Object data in JSON:
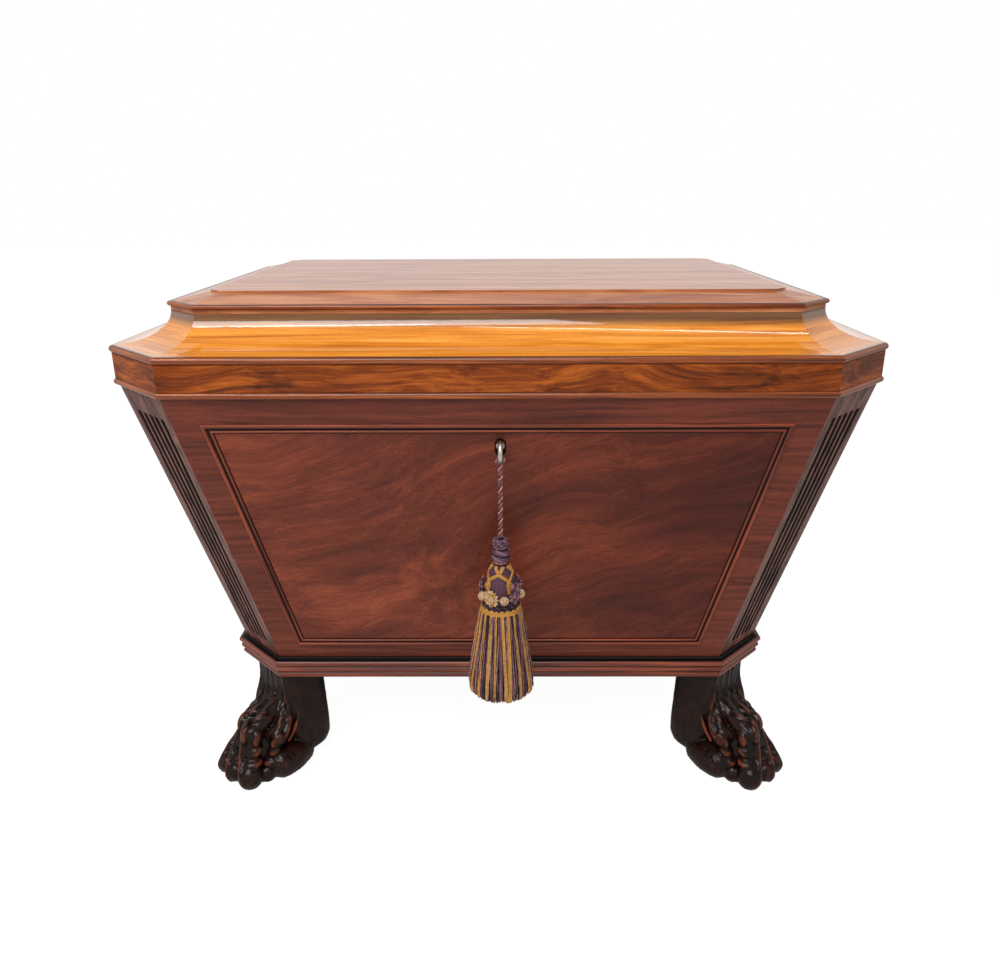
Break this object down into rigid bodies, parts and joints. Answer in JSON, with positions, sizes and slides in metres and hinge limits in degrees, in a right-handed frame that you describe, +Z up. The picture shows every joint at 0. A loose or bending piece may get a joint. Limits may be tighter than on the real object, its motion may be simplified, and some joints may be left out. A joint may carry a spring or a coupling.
{
  "type": "cellarette",
  "caption": "Free-standing mahogany bottle chest of tapering sarcophagus form with canted fluted corners, carved paw feet, a hinged stepped lid, a lock with a turning key, and a hanging tassel.",
  "frame": {"origin": "on the floor under the centre of the lid", "axes": "+X to the right along the front, +Y from the front with the lock to the back with the hinges, +Z up"},
  "size_m": [0.8, 0.6296, 0.588],
  "materials": {
    "mahogany": "french polished, semi-gloss",
    "carved_mahogany": "carved, dark polish worn on the knuckles",
    "secondary_timber": "planed, unpolished",
    "lead": "dull sheet with a grey bloom",
    "brass": "old, lightly tarnished",
    "steel": "handled bright",
    "passementerie": "twisted and wrapped silk"
  },
  "bodies": {
    "case": {"front_board": "mahogany", "right_board": "mahogany", "back_board": "mahogany", "left_board": "mahogany", "corner_post_front_right": "mahogany", "corner_post_back_right": "mahogany", "corner_post_back_left": "mahogany", "corner_post_front_left": "mahogany", "bottom_board": "secondary_timber", "base_board": "secondary_timber", "base_moulding_front": "mahogany", "base_moulding_back": "mahogany", "base_moulding_ends": "mahogany", "base_moulding_corners": "mahogany", "field_moulding_front": "mahogany", "field_moulding_ends": "mahogany", "lead_lining": "lead", "divisions_cross": "secondary_timber", "divisions_long": "secondary_timber", "paw_foot_front_right": "carved_mahogany", "paw_foot_back_right": "carved_mahogany", "paw_foot_back_left": "carved_mahogany", "paw_foot_front_left": "carved_mahogany", "foot_screws": "steel", "hinge_leaves_lower": "brass", "hinge_screws_lower": "brass", "lock_case": "brass", "lock_cap": "brass", "lock_selvedge": "brass", "selvedge_screws": "brass", "escutcheon": "brass", "hinge_pins": "steel"},
    "lid": {"lid_frieze_front": "mahogany", "lid_frieze_right": "mahogany", "lid_frieze_back": "mahogany", "lid_frieze_left": "mahogany", "lid_frieze_corners": "mahogany", "lid_cove_front": "mahogany", "lid_cove_right": "mahogany", "lid_cove_back": "mahogany", "lid_cove_left": "mahogany", "lid_cove_corners": "mahogany", "lid_lower_bead": "mahogany", "lid_rim_bead": "mahogany", "lid_top_bead": "mahogany", "lid_top_board": "mahogany", "lid_raised_panel": "mahogany", "hinge_leaves_upper": "brass", "hinge_screws_upper": "brass", "link_plate": "brass", "link_screws": "brass"},
    "key": {"key": "steel"},
    "lock_bolt": {"lock_bolt": "steel"},
    "cord": {"cord": "passementerie"},
    "tassel": {"tassel_knot": "passementerie", "tassel_collar": "passementerie", "tassel_head": "passementerie", "tassel_rosettes": "passementerie", "tassel_skirt": "passementerie"}
  },
  "joints": [
    {"name": "lid_hinge", "type": "hinge", "parent": "case", "child": "lid", "pos_m": [0, 0.2975, 0.4953], "axis": [-1, 0, 0], "range_deg": [0, 100]},
    {"name": "key_turn", "type": "hinge", "parent": "case", "child": "key", "pos_m": [0.003, -0.27507, 0.447], "axis": [0, 0.9732, 0.2298], "range_deg": [0, 360]},
    {"name": "bolt_slide", "type": "slide", "parent": "case", "child": "lock_bolt", "axis": [1, 0, 0], "range_m": [0, 0.009]},
    {"name": "cord_swing", "type": "hinge", "parent": "case", "child": "cord", "pos_m": [0.003, -0.29161, 0.44309], "axis": [-1, 0, 0], "range_deg": [-4, 30]},
    {"name": "tassel_swing", "type": "hinge", "parent": "cord", "child": "tassel", "pos_m": [0.003, -0.29161, 0.35329], "axis": [-1, 0, 0], "range_deg": [-4, 25]}
  ],
  "couplings": [
    {"joint": "key_turn", "follows": "bolt_slide", "rad_per_m": 698.13}
  ]
}
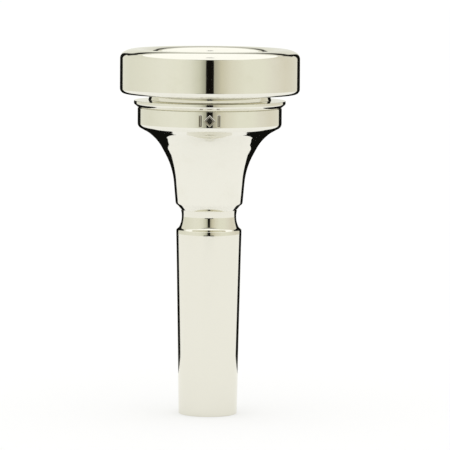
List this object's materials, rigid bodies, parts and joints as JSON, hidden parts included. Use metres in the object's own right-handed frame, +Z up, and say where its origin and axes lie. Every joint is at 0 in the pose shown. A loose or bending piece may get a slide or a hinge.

> Task description:
Copy the data above exactly. Every line must be included.

> Exercise answer:
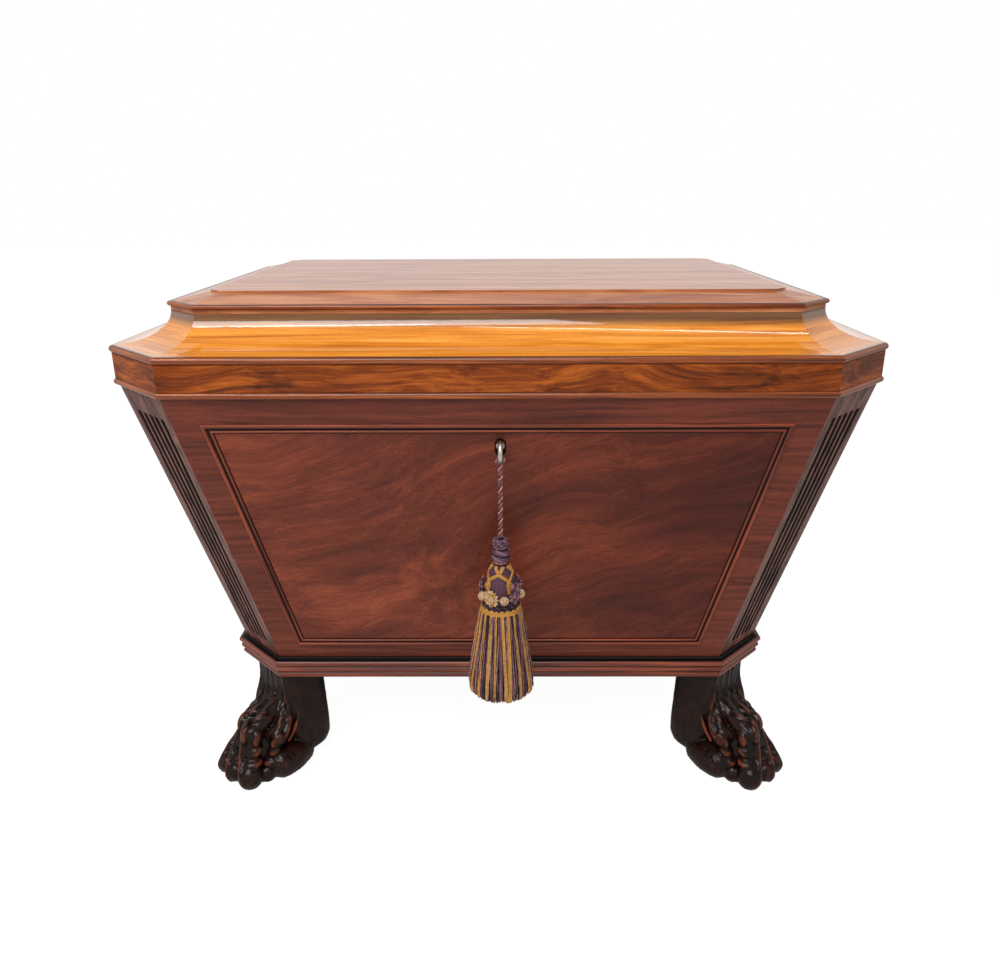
Break this object down into rigid bodies, parts and joints. Answer in JSON, with positions, sizes and slides in metres and hinge limits in degrees, in a right-handed frame that you describe, +Z up. The picture shows every joint at 0. A loose or bending piece may get a joint. Limits may be tighter than on the real object, its motion may be simplified, and some joints may be left out. A joint may carry a spring or a coupling.
{
  "type": "cellarette",
  "caption": "Free-standing mahogany bottle chest of tapering sarcophagus form with canted fluted corners, carved paw feet, a hinged stepped lid, a lock with a turning key, and a hanging tassel.",
  "frame": {"origin": "on the floor under the centre of the lid", "axes": "+X to the right along the front, +Y from the front with the lock to the back with the hinges, +Z up"},
  "size_m": [0.8, 0.6296, 0.588],
  "materials": {
    "mahogany": "french polished, semi-gloss",
    "carved_mahogany": "carved, dark polish worn on the knuckles",
    "secondary_timber": "planed, unpolished",
    "lead": "dull sheet with a grey bloom",
    "brass": "old, lightly tarnished",
    "steel": "handled bright",
    "passementerie": "twisted and wrapped silk"
  },
  "bodies": {
    "case": {"front_board": "mahogany", "right_board": "mahogany", "back_board": "mahogany", "left_board": "mahogany", "corner_post_front_right": "mahogany", "corner_post_back_right": "mahogany", "corner_post_back_left": "mahogany", "corner_post_front_left": "mahogany", "bottom_board": "secondary_timber", "base_board": "secondary_timber", "base_moulding_front": "mahogany", "base_moulding_back": "mahogany", "base_moulding_ends": "mahogany", "base_moulding_corners": "mahogany", "field_moulding_front": "mahogany", "field_moulding_ends": "mahogany", "lead_lining": "lead", "divisions_cross": "secondary_timber", "divisions_long": "secondary_timber", "paw_foot_front_right": "carved_mahogany", "paw_foot_back_right": "carved_mahogany", "paw_foot_back_left": "carved_mahogany", "paw_foot_front_left": "carved_mahogany", "foot_screws": "steel", "hinge_leaves_lower": "brass", "hinge_screws_lower": "brass", "lock_case": "brass", "lock_cap": "brass", "lock_selvedge": "brass", "selvedge_screws": "brass", "escutcheon": "brass", "hinge_pins": "steel"},
    "lid": {"lid_frieze_front": "mahogany", "lid_frieze_right": "mahogany", "lid_frieze_back": "mahogany", "lid_frieze_left": "mahogany", "lid_frieze_corners": "mahogany", "lid_cove_front": "mahogany", "lid_cove_right": "mahogany", "lid_cove_back": "mahogany", "lid_cove_left": "mahogany", "lid_cove_corners": "mahogany", "lid_lower_bead": "mahogany", "lid_rim_bead": "mahogany", "lid_top_bead": "mahogany", "lid_top_board": "mahogany", "lid_raised_panel": "mahogany", "hinge_leaves_upper": "brass", "hinge_screws_upper": "brass", "link_plate": "brass", "link_screws": "brass"},
    "key": {"key": "steel"},
    "lock_bolt": {"lock_bolt": "steel"},
    "cord": {"cord": "passementerie"},
    "tassel": {"tassel_knot": "passementerie", "tassel_collar": "passementerie", "tassel_head": "passementerie", "tassel_rosettes": "passementerie", "tassel_skirt": "passementerie"}
  },
  "joints": [
    {"name": "lid_hinge", "type": "hinge", "parent": "case", "child": "lid", "pos_m": [0, 0.2975, 0.4953], "axis": [-1, 0, 0], "range_deg": [0, 100]},
    {"name": "key_turn", "type": "hinge", "parent": "case", "child": "key", "pos_m": [0.003, -0.27507, 0.447], "axis": [0, 0.9732, 0.2298], "range_deg": [0, 360]},
    {"name": "bolt_slide", "type": "slide", "parent": "case", "child": "lock_bolt", "axis": [1, 0, 0], "range_m": [0, 0.009]},
    {"name": "cord_swing", "type": "hinge", "parent": "case", "child": "cord", "pos_m": [0.003, -0.29161, 0.44309], "axis": [-1, 0, 0], "range_deg": [-4, 30]},
    {"name": "tassel_swing", "type": "hinge", "parent": "cord", "child": "tassel", "pos_m": [0.003, -0.29161, 0.35329], "axis": [-1, 0, 0], "range_deg": [-4, 25]}
  ],
  "couplings": [
    {"joint": "key_turn", "follows": "bolt_slide", "rad_per_m": 698.13}
  ]
}
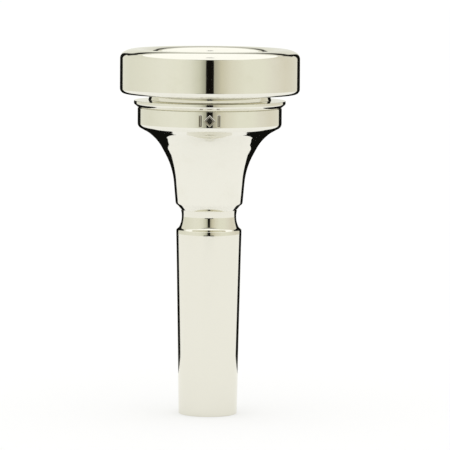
List this object's materials, rigid bodies, parts and joints as JSON, hidden parts included. Use metres in the object's own right-handed frame, +Z up, and say where its origin and axes lie. Every joint is at 0 in the pose shown. A loose or bending piece may get a slide or a hinge.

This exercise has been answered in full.